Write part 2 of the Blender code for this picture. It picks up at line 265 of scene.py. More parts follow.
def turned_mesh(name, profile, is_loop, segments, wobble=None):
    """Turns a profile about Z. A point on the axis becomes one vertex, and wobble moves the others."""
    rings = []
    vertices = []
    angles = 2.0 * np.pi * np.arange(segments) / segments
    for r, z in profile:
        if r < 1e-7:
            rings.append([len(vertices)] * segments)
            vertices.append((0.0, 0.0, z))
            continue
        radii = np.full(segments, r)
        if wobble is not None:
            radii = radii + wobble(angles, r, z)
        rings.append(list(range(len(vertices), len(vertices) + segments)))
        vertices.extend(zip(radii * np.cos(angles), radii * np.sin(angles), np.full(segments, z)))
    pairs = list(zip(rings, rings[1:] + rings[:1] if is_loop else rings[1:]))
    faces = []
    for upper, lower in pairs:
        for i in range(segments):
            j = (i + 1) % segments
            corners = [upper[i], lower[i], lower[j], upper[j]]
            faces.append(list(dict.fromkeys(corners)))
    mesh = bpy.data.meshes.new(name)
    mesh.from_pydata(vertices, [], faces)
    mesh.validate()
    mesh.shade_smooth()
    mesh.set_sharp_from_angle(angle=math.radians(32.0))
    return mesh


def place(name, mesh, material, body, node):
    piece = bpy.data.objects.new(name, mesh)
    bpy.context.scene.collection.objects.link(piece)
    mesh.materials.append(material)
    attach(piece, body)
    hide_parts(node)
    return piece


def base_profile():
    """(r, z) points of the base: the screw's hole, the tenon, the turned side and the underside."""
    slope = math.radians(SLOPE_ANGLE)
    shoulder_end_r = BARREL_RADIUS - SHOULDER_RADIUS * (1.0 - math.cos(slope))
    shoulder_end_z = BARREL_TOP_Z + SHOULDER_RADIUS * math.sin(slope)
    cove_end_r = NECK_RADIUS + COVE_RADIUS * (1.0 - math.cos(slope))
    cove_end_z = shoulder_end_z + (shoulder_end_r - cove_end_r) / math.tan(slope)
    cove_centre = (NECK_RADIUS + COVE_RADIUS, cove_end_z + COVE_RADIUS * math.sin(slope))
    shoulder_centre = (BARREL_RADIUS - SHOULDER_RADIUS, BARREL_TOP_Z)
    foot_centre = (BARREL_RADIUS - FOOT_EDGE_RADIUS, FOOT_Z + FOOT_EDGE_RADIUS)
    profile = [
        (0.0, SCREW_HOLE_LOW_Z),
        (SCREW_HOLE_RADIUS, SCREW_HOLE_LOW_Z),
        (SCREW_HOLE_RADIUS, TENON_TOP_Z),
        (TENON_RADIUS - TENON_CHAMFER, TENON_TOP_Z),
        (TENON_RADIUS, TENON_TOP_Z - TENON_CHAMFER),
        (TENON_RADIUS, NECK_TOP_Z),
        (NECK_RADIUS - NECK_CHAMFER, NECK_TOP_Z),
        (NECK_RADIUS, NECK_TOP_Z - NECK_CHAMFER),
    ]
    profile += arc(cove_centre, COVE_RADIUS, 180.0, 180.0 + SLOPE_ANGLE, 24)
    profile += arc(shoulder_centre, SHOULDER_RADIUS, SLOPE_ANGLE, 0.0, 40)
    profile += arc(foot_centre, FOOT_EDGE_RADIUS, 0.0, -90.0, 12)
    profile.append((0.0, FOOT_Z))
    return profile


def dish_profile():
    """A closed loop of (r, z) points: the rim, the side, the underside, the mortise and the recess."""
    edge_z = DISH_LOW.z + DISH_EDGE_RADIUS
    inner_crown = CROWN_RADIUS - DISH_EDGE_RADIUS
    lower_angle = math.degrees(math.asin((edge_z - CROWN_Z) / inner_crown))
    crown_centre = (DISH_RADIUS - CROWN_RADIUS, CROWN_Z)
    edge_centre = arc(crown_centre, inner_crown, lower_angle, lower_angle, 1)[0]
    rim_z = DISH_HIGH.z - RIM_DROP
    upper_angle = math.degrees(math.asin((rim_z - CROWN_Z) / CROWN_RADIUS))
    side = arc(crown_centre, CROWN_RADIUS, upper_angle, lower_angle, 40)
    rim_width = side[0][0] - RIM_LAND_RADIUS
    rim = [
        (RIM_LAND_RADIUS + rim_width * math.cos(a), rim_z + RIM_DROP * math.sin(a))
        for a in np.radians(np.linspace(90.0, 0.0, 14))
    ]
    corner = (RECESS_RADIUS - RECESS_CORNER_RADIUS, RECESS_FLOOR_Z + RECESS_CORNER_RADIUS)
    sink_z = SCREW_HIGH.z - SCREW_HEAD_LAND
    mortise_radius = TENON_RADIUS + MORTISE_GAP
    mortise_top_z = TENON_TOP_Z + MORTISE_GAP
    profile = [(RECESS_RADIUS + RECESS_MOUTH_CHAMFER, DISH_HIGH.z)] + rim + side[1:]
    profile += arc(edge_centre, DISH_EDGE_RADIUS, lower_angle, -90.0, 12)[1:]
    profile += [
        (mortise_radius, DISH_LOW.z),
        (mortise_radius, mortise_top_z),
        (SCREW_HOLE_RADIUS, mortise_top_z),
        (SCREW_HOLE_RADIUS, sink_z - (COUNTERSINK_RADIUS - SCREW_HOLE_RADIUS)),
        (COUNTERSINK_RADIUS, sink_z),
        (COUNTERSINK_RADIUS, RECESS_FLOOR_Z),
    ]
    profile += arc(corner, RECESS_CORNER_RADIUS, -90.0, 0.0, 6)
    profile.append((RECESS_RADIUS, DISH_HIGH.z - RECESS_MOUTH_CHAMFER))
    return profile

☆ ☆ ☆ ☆

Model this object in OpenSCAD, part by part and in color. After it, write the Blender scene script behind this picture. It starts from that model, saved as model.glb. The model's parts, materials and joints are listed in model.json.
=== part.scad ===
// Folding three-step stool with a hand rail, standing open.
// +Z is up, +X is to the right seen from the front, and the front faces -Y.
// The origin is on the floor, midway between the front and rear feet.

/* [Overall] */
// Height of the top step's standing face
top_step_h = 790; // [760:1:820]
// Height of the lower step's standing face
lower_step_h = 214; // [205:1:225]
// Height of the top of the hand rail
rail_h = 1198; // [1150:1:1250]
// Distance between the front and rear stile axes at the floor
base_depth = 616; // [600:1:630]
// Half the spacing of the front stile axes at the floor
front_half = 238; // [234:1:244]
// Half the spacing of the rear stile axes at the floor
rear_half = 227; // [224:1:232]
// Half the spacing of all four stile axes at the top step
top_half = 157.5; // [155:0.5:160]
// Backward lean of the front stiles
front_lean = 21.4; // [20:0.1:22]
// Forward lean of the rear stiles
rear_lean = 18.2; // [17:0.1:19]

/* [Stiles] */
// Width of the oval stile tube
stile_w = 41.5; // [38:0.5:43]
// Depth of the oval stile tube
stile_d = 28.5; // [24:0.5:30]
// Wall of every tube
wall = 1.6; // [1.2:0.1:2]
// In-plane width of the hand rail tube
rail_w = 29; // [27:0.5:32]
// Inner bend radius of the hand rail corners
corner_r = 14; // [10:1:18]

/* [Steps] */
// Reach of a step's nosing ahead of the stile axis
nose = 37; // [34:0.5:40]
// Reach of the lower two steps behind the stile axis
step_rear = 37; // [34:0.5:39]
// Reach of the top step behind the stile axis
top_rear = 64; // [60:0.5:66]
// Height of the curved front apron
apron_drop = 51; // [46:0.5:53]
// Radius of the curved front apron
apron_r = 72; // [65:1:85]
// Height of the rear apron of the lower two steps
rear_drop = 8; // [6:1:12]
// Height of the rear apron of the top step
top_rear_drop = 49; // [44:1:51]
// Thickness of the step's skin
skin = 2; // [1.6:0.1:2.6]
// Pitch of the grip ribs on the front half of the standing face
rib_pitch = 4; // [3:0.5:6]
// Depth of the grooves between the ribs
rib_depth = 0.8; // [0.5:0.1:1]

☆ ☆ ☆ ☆

● **Task brief**: Find every line in the records above that holds the word "Blender", and copy each one.

● **Exercise solution**:
Write part 2 of the Blender code for this picture. It picks up at line 265 of scene.py. More parts follow.
Model this object in OpenSCAD, part by part and in color. After it, write the Blender scene script behind this picture. It starts from that model, saved as model.glb. The model's parts, materials and joints are listed in model.json.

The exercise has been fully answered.